A review of these factors indicate that relief should have been granted in this case. The district court made no finding that defendants, and not their counsel, were responsible for the failure to file the opposition to the summary judgment motion. In fact, the court found defense counsel to have been neglectful, though it found that neglect not to have been excusable. Any delay and dilatoriness in this case did not rise to the level of that in Lolatchy, in which this court felt compelled to set aside the judgment. The record reveals that defendants promptly sought relief by moving under Rule 59(e) to amend the judgment within seven days after the summary judgment motion was granted, and, when that motion was denied on procedural grounds, they moved for leave to oppose the summary judgment motion out of time eighteen days later. The prejudice suffered by plaintiff as a result of defendants' precarious financial condition and the possibility of losing priority to remaining assets with respect to other creditors was not significantly increased by this brief delay. In contrast, the defendants, as a result of the judgment against them, face financial liability in excess of three million dollars, including over one million dollars against two individual defendants in their personal capacity. The effect of such a judgment may be devastating. Furthermore, the court made no finding as to whether defendants had engaged in a pattern of delay, nor did it address the possibility of alternative sanctions, the most obvious of which would have been the imposition of the costs of the delay, including attorney fees, on the defendants' attorney.

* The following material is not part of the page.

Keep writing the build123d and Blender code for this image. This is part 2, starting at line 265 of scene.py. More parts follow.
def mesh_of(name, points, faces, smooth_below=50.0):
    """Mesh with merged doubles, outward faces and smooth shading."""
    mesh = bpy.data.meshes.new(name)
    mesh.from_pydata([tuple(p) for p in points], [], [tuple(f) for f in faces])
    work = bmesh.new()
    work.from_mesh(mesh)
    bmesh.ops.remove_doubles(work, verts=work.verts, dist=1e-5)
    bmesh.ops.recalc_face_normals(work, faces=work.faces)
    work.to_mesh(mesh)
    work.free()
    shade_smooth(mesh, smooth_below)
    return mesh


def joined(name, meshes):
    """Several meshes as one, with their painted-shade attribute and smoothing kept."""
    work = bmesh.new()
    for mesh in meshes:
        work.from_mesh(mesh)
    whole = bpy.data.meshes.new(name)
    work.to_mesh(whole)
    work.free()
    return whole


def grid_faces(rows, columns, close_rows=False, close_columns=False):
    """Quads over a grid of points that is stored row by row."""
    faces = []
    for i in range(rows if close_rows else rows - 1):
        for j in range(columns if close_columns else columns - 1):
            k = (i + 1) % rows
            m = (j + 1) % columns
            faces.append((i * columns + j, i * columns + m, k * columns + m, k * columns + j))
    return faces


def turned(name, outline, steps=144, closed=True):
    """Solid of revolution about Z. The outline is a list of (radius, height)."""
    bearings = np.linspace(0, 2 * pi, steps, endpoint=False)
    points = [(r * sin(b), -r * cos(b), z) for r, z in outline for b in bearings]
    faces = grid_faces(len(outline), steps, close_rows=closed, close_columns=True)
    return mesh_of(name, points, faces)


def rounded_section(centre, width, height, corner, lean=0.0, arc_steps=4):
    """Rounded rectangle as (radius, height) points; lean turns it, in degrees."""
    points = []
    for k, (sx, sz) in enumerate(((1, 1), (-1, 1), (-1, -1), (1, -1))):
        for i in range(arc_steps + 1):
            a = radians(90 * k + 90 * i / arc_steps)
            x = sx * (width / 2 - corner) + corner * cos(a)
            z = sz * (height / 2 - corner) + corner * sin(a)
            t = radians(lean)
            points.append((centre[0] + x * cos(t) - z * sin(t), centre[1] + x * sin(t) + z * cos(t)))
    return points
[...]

Since "we cannot say that appellant[s] will be unable to vindicate [their] claim[s]" at least in part, the circumstances of this case demand that any doubt concerning the propriety of relief be decided in favor of appellants. Moradi, 673 F.2d at 728. We hold that the district court abused its discretion in denying defendants' motion under Rule 6(b) to file opposition to plaintiff's summary judgment motion out of time. We therefore direct the district court to grant the Rule 6(b) motion and to entertain the summary judgment motion on its merits. We intimate no view as to the resolution of the merits of the motion for summary judgment.
REVERSED AND REMANDED.
MURNAGHAN, Circuit Judge, concurring:
I agree with much of the reasoning of the majority opinion and concur in its decision to reverse the grant of summary judgment and remand the case. I, like the majority, find error in the district judge's handling of the Rule 6(b) motion, and I agree that we must vacate the summary judgment that was based on the unopposed motion for summary judgment. I write separately for two reasons. My first quarrel with the majority opinion is that it unnecessarily goes on to tell the district judge what he should have done, had he considered the factors identified as salient in ruling on a Rule 6(b) motion. The majority opinion identifies several factors that the district judge failed to consider and then indicates that the Rule 6(b) motion should have been granted. I would not go to or even address that further step.

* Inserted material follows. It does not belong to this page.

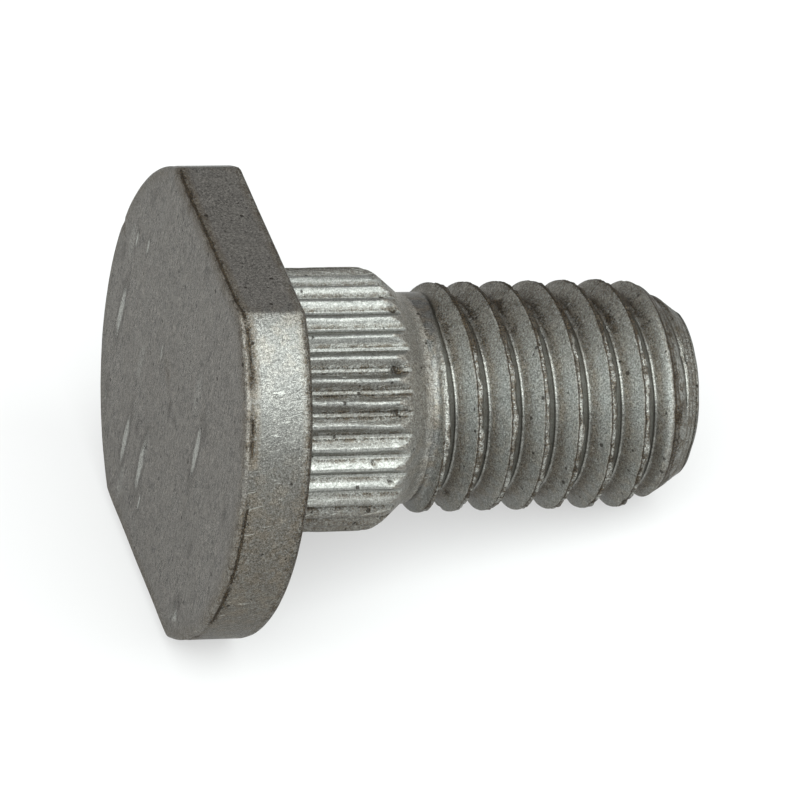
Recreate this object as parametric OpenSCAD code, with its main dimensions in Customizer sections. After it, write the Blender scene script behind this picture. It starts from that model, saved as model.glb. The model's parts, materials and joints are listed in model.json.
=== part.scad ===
// Cutter bar bolt: a flat round head with two flats, a neck with straight
// pressed teeth, a short plain shank and a rolled metric thread.
// It is one forged and rolled piece. It is drawn along +Z, with the head's
// outer face at zero, and then laid on its side as it comes to rest.

/* [Head] */
// Diameter of the round head
head_d = 19.9; // [18.6:0.1:24]
// Distance across the two flats of the head
across_flats = 17.2; // [15:0.1:18]
// Thickness of the head
head_h = 3; // [2.2:0.1:5]
// Rounding of the edge round the head's outer face
face_edge_r = 0.25; // [0.1:0.05:0.5]
// Rounding of the head's edge on the seat side
seat_edge_r = 0.3; // [0.1:0.05:0.6]
// Rounding of the corners where the flats meet the rim
corner_r = 0.4; // [0.1:0.05:0.8]

/* [Toothed neck] */
// Diameter over the teeth
neck_d = 11.2; // [10.8:0.1:13]
// Number of straight teeth
tooth_count = 36; // [26:1:40]
// Angle of the first tooth from the lower flat
tooth_turn = 4; // [0:0.5:10]
// Depth of the grooves between the teeth
tooth_h = 0.32; // [0.2:0.02:0.4]
// Width of the land on top of a tooth
tooth_land = 0.14; // [0.08:0.02:0.2]
// Angle between the two flanks of a groove
groove_angle = 86; // [70:1:100]
// Length of the full teeth, from the seat
neck_len = 5.2; // [3:0.1:6]
// Slope of the neck's end, measured from the axis
neck_slope = 40; // [30:1:50]
// Rounding at the start of the neck's sloping end
neck_end_r = 1; // [0.3:0.1:1.3]
// Hollow rounding from the sloping end into the plain shank
shank_blend_r = 0.9; // [0.3:0.1:1]

/* [Plain shank] */
// Diameter of the plain shank, which is the blank that the thread is rolled on
shank_d = 9; // [8.8:0.05:9.3]
// Length of the plain shank between the neck's end and the thread
shank_len = 0.5; // [0.2:0.1:2]

/* [Thread] */
// Outer diameter of the thread
thread_d = 9.8; // [9.7:0.05:10]
// Distance from one crest to the next
pitch = 1.5; // [1.35:0.05:1.75]
// Angle between the two flanks of the thread
flank_angle = 60; // [50:1:65]
// Depth of the thread, from crest to root
thread_h = 0.9; // [0.7:0.02:0.95]
// Width of the crest
crest_w = 0.3; // [0.16:0.02:0.36]
// Length over which the rolled thread grows to its full depth
run_in = 1.3; // [1:0.1:4]
// Angle round the axis at which the thread starts, from the lower flat
thread_phase = 90; // [0:5:355]

/* [Tip] */
// Length of the bolt under its head
bolt_len = 19.5; // [16:0.1:30]
// Diameter of the flat end
tip_d = 7.4; // [6:0.1:8]
// Slope of the tip's chamfer, measured from the axis
tip_slope = 30; // [25:1:45]
// Rounding of the edge round the flat end
tip_edge_r = 0.3; // [0.1:0.05:0.5]

/* [Hidden] */

// Smoothness of the round parts
$fn = 96;
// Flat facets round one turn of the thread
turn_facets = 48;
// How far a part reaches into its neighbour where the two are joined
overlap = 0.5;
// How far the thread's first ring lies inside the plain shank
ring_inset = 0.02;
// Turns of rows that are laid out before the thread's start and past its end, to be cut off there
lead_turns = 3;
spare_turns = 2;
// Least distance from a ring of the thread to its flat start and end
ring_gap = 0.004;
steel = "#8f8d89";

head_r = head_d / 2;
flat_x = across_flats / 2;
neck_r = neck_d / 2;
groove_r = neck_r - tooth_h;
shank_r = shank_d / 2;
thread_r = thread_d / 2;
tip_r = tip_d / 2;

// Places along the axis, from the head's outer face
seat_z = head_h;
neck_full_z = seat_z + neck_len;
tip_z = seat_z + bolt_len;

// The neck's end: a rounding, a straight slope and a hollow rounding
slope_r = neck_r - shank_r - (neck_end_r + shank_blend_r) * (1 - cos(neck_slope));
slope_len = slope_r / tan(neck_slope);
neck_end_z = neck_full_z + (neck_end_r + shank_blend_r) * sin(neck_slope) + slope_len;
thread_z = neck_end_z + shank_len;

// The tip's chamfer meets the thread's outer diameter here
chamfer_z = tip_z - (thread_r - tip_r) / tan(tip_slope);

// One tooth and the groove after it, as angles round the axis and distances from it
tooth_angle = 360 / tooth_count;
land_angle = asin(tooth_land / 2 / neck_r);
foot_angle = land_angle + asin(tooth_h * tan(groove_angle / 2) / groove_r);
one_tooth = [
    [-land_angle, neck_r],
    [land_angle, neck_r],
    [foot_angle, groove_r],
    [tooth_angle - foot_angle, groove_r],
];

// One turn of the thread, from crest to crest: place along the pitch and depth under the crest
flank_w = thread_h * tan(flank_angle / 2);
// Share of the flank that stays straight before the root's rounding
straight = 0.84;
root_w = pitch - crest_w - 2 * flank_w;
thread_turn = [
    [crest_w / 2, 0],
    [crest_w / 2 + flank_w * straight, thread_h * straight],
    [pitch / 2 - root_w / 4, thread_h],
    [pitch / 2 + root_w / 4, thread_h],
    [pitch - crest_w / 2 - flank_w * straight, thread_h * straight],
    [pitch - crest_w / 2, 0],
];
rows = len(thread_turn);

// How the bolt lies: the seat-side edge of the lower flat and the last full crest touch the floor
edge_x = flat_x - seat_edge_r;
edge_z = seat_z - seat_edge_r;
crest_turns = floor((chamfer_z - thread_z) / pitch - thread_phase / 360);
crest_z = min(chamfer_z, thread_z + pitch * (crest_turns + thread_phase / 360) + crest_w / 2);
rest_angle = atan((edge_x - thread_r) / (crest_z - edge_z))
    + asin(seat_edge_r / norm([crest_z - edge_z, edge_x - thread_r]));
rest_height = edge_x * cos(rest_angle) + edge_z * sin(rest_angle) + seat_edge_r;

// Ends of the lying bolt along the floor, and the middle between them; the rounding of the tip's
// edge touches the flat end and the chamfer at tip_touch from their corner
back_x = face_edge_r * cos(rest_angle) - (flat_x - face_edge_r) * sin(rest_angle) - face_edge_r;
tip_touch = tip_edge_r * tan((90 - tip_slope) / 2);
front_x = (tip_z - tip_edge_r) * cos(rest_angle) + (tip_r - tip_touch) * sin(rest_angle) + tip_edge_r;
middle_x = (back_x + front_x) / 2;

// Rounded bar of length 2 * half_y along Y, for the head's two flats
module flats_bar(half_x, half_y, height, low_r, high_r) {
    rotate([90, 0, 0])
        linear_extrude(2 * half_y, center = true)
            edge_profile(half_x, height, low_r, high_r, both = true);
}

// Section of a plate with rounded edges, to one side of its middle or to both
module edge_profile(half_x, height, low_r, high_r, both = false) {
    inner_x = both ? -half_x : 0;
    difference() {
        translate([inner_x, 0])
            square([half_x - inner_x, height]);
        edge_cut(half_x, 0, low_r, 1);
        edge_cut(half_x, height, high_r, -1);
        if (both) {
            mirror([1, 0])
                edge_cut(half_x, 0, low_r, 1);
            mirror([1, 0])
                edge_cut(half_x, height, high_r, -1);
        }
    }
}

// Waste outside one rounded edge; turn is 1 at a lower edge and -1 at an upper one
module edge_cut(x, y, r, turn) {
    difference() {
        translate([x - r, turn > 0 ? y - overlap : y - r])
            square([r + overlap, r + overlap]);
        translate([x - r, y + turn * r])
            circle(r);
    }
}

// Outline of the head from above: a circle with two flats and rounded corners
module head_outline() {
    corner_x = flat_x - corner_r;
    corner_y = sqrt((head_r - corner_r) ^ 2 - corner_x ^ 2);
    rim_point = [corner_x, corner_y] * head_r / (head_r - corner_r);
    sharp_y = sqrt(head_r ^ 2 - flat_x ^ 2);
    difference() {
        intersection() {
            circle(head_r);
            square([2 * flat_x, 2 * head_r], center = true);
        }
        for (a = [0, 1], b = [0, 1])
            mirror([a, 0])
                mirror([0, b])
                    polygon([
                        [flat_x, corner_y],
                        rim_point,
                        rim_point + [corner_r, corner_r],
                        [flat_x + corner_r, sharp_y],
                    ]);
    }
    for (a = [-1, 1], b = [-1, 1])
        translate([a * corner_x, b * corner_y])
            circle(corner_r);
}

// The flat round head
module head() {
    intersection() {
        rotate_extrude()
            edge_profile(head_r, head_h, face_edge_r, seat_edge_r);
        flats_bar(flat_x, head_d, head_h, face_edge_r, seat_edge_r);
        linear_extrude(head_h)
            head_outline();
    }
}

// Half section of the neck and the plain shank, with the neck's rounded end
module neck_section() {
    normal = [cos(neck_slope), sin(neck_slope)];
    round_centre = [neck_r - neck_end_r, neck_full_z];
    hollow_centre = [shank_r + shank_blend_r, neck_end_z];
    difference() {
        union() {
            polygon([
                [0, seat_z - overlap],
                [neck_r, seat_z - overlap],
                [neck_r, neck_full_z],
                round_centre + neck_end_r * normal,
                hollow_centre - shank_blend_r * normal,
                [shank_r, neck_end_z],
                [shank_r, thread_z],
                [0, thread_z],
            ]);
            translate(round_centre)
                circle(neck_end_r);
        }
        translate(hollow_centre)
            circle(shank_blend_r);
    }
}

// Prism with all the teeth, longer than the neck
module teeth() {
    rotate([0, 0, tooth_turn])
        linear_extrude(thread_z + overlap)
            polygon([
                for (i = [0 : tooth_count - 1])
                    for (corner = one_tooth)
                        let (angle = i * tooth_angle + corner[0])
                        corner[1] * [cos(angle), sin(angle)]
            ]);
}

// The toothed neck and the plain shank
module neck() {
    intersection() {
        rotate_extrude()
            neck_section();
        teeth();
    }
}

// Height of the thread's row k on facet line i: rows climb one pitch in each turn
function row_z(k, i) =
    thread_z + pitch * (floor(k / rows) - lead_turns + i / turn_facets + thread_phase / 360)
    + thread_turn[k % rows][0];

// How far the rolled thread has grown at a height, from 0 to 1
function grown(z) =
    let (t = min(1, max(0, (z - thread_z) / run_in)))
    t * t * (3 - 2 * t);

// Distance of the thread's row k from the axis, at its height
function row_r(k, z) =
    let (full = thread_r - thread_turn[k % rows][1])
    shank_r - ring_inset + grown(z) * (full - shank_r + ring_inset);

function on_facet(r, z, i) = [r * cos(360 * i / turn_facets), r * sin(360 * i / turn_facets), z];

// The thread as one closed body: rows that follow the helix, cut off square at both ends
module rolled_thread() {
    start_z = thread_z - overlap;
    end_z = tip_z + overlap;
    row_total = rows * (ceil((end_z - thread_z) / pitch) + lead_turns + spare_turns);
    inside = [
        for (i = [0 : turn_facets - 1])
            [
                for (k = [0 : row_total])
                    let (z = row_z(k, i))
                    if (z > thread_z + ring_gap && z < end_z - ring_gap) k
            ]
    ];
    first = [for (list = inside) list[0]];
    last = [for (list = inside) list[len(list) - 1]];
    counts = [for (i = [0 : turn_facets - 1]) last[i] - first[i] + 3, 0];
    offsets = [for (i = 0, sum = 0; i <= turn_facets; sum = sum + counts[i], i = i + 1) sum];
    points = [
        for (i = [0 : turn_facets - 1])
            each [
                on_facet(row_r(first[i], thread_z), start_z, i),
                for (k = inside[i])
                    on_facet(row_r(k, row_z(k, i)), row_z(k, i), i),
                on_facet(thread_r - thread_h, end_z, i),
            ]
    ];
    function at(i, k) =
        let (j = i % turn_facets)
        let (row = i < turn_facets ? k : k + rows)
        offsets[j] + min(max(row, first[j] - 1), last[j] + 1) - first[j] + 1;
    walls = [
        for (i = [0 : turn_facets - 1])
            for (k = [0 : row_total])
                let (a = at(i, k), b = at(i + 1, k), c = at(i + 1, k + 1), d = at(i, k + 1))
                each [
                    if (a != d) [a, d, c],
                    if (b != c) [a, c, b],
                ]
    ];
    start_face = [for (i = [0 : turn_facets - 1]) at(i, 0)];
    end_face = [for (i = [turn_facets - 1 : -1 : 0]) at(i, row_total)];
    polyhedron(points, concat(walls, [start_face, end_face]));
}

// Half section that trims the thread to its chamfered tip
module tip_section() {
    wide_r = thread_r + overlap;
    wide_z = chamfer_z - overlap / tan(tip_slope);
    polygon([
        [0, thread_z - 2 * overlap],
        [wide_r, thread_z - 2 * overlap],
        [wide_r, wide_z],
        [tip_r + tip_touch * sin(tip_slope), tip_z - tip_touch * cos(tip_slope)],
        [tip_r - tip_touch, tip_z],
        [0, tip_z],
    ]);
    translate([tip_r - tip_touch, tip_z - tip_edge_r])
        circle(tip_edge_r);
}

// The bolt standing on its head's outer face
module upright_bolt() {
    head();
    neck();
    intersection() {
        rolled_thread();
        rotate_extrude()
            tip_section();
    }
}

// The bolt as it lies at rest
module bolt() {
    color(steel)
        translate([-middle_x, 0, rest_height])
            rotate([0, 90 + rest_angle, 0])
                upright_bolt();
}

bolt();
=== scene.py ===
"""Looks of the cutter bar bolt: one forged and rolled steel bolt in a dull zinc coat.

The whole bolt is one closed mesh round its own axis. Level rings make the head, the toothed neck,
the shank and the tip, and rows that climb one pitch in a turn make the rolled thread.
Sizes in the functions are in millimetres; the mesh is laid in place and scaled at the end.
"""

import json
import math

import bpy
import numpy as np
from bpy.props import FloatProperty, FloatVectorProperty, IntProperty, PointerProperty
from mathutils import Matrix, Vector, noise


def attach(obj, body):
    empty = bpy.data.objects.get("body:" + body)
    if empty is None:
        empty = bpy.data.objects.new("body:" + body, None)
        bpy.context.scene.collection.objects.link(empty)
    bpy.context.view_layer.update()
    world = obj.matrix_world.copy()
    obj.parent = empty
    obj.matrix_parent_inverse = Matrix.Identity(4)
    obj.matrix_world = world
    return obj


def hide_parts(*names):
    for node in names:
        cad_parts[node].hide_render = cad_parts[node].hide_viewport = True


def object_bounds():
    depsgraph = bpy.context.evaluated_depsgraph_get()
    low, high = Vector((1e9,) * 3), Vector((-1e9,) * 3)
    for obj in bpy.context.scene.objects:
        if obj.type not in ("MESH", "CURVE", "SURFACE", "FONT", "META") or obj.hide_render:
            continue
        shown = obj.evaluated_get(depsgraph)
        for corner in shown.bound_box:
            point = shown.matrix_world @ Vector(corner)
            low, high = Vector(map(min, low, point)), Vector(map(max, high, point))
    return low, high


bl_info = {
    "name": "Cutter bar bolt",
    "version": (1, 0, 0),
    "blender": (4, 5, 0),
    "location": "3D View > Sidebar > Bolt",
    "description": "Builds a worn zinc-coated cutter bar bolt and its plain studio",
    "category": "Add Mesh",
}

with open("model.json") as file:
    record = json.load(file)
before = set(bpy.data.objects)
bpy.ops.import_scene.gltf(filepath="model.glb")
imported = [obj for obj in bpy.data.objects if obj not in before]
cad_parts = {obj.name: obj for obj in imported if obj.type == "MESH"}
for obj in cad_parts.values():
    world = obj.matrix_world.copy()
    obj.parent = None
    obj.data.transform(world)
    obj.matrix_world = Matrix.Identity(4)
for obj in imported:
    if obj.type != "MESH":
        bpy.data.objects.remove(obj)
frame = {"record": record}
CAD_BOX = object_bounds()

MM = 0.001
PIECE = "forged_bolt"
# Values kept at each point of the mesh for the finish: dirt that also paints shade, rubbed edges that also paint
# highlights, pale coat that partly paints light, the outer face
MARKS = ("grime", "rubbed", "pale", "face_side")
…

The majority remands the case with direction to grant the Rule 6(b) motion to consider the response to the motion for summary judgment. I would remand only with direction to reconsider the Rule 6(b) motion in light of those factors identified in the majority opinion. The district judge may decide, in light of those factors, not to grant the Rule 6(b) motion, at which time, he could regrant summary judgment. Or, he may grant the Rule 6(b) motion, receive and consider the response to the summary judgment motion. It seems particularly inappropriate for an appellate court to consider, in the first instance, as the majority necessarily does, those factors salient to a Rule 6(b) motion. The majority must have reached a decision regarding the personal responsibility of the defendants, the possibility of prejudice, the history vel non of dilatory action, the delay vel non in seeking relief, the availability of less drastic sanctions, since the majority grants the Rule 6(b) motion. I think that the district court should, in the first instance, make those determinations.
Second, I write also to discuss a conflict of Fourth Circuit precedent that the majority did not address. The present case requires the court to choose between two seemingly contradictory precedents in the Fourth Circuit. On the one hand are United States v. Moradi, 673 F.2d 725 (4th Cir.1982) and Lolatchy v. Arthur Murray, Inc., 816 F.2d 951 (4th Cir.1987). Both espouse solace from procedural defaults. Lolatchy considered the Rule 55(c) standard for setting aside an entry of default. Moradi considered the Rule 60(b) standard for setting aside a default judgment. At the other extreme is Park Corp. v. Lexington Ins. Co., 812 F.2d 894 (4th Cir.1987), that considered the Rule 60(b) standard for setting aside a default judgment on the ground of excusable neglect. Park Corp. does not encourage relief from procedural defaults. The Park Corp. court had no doubt that Lexington had a meritorious defense to Park Corp.'s claim. Nonetheless, it decided that the district court did not abuse its discretion in failing to grant relief from the default judgment because excusable neglect had not been shown. The unexplained disappearance of suit papers from the insurance company's mail room did not, according to the court, constitute excusable neglect. "Indeed, to hold otherwise", the court wrote, "would be to allow defaulting defendants to escape the consequences of their inaction simply by asserting that the legal process to which they failed to respond was lost." Id. at 897.
In the present case the district court found that failure properly to interpret federal rules of procedure was not excusable neglect under Fed.R.Civ.P. 6(b) sufficient to justify defendants' filing a paper out of time. Park Corp. appears to support the district court's result. Park Corp. is perhaps the closest authority since it construed "excusable neglect" and that is the operative phrase in both Rule 60(b) and Rule 6.
Because of that similarity with the present case, Park Corp. needs to be considered. I distinguish Park Corp. from the present case on the following basis. In Park Corp., the insurance company, whose mailroom lost the suit papers, gave no reason for the disappearance. Since there was no excuse the district court could not determine whether it was an acceptable one. Park Corp., 812 F.2d at 897. In the present case, there was an excuse offered, confusion with federal rules of procedure. Thus, it is appropriate to consider those factors identified in the majority opinion and decide if the excuse is acceptable. The district court has not yet done so. It should have the opportunity to do so on remand.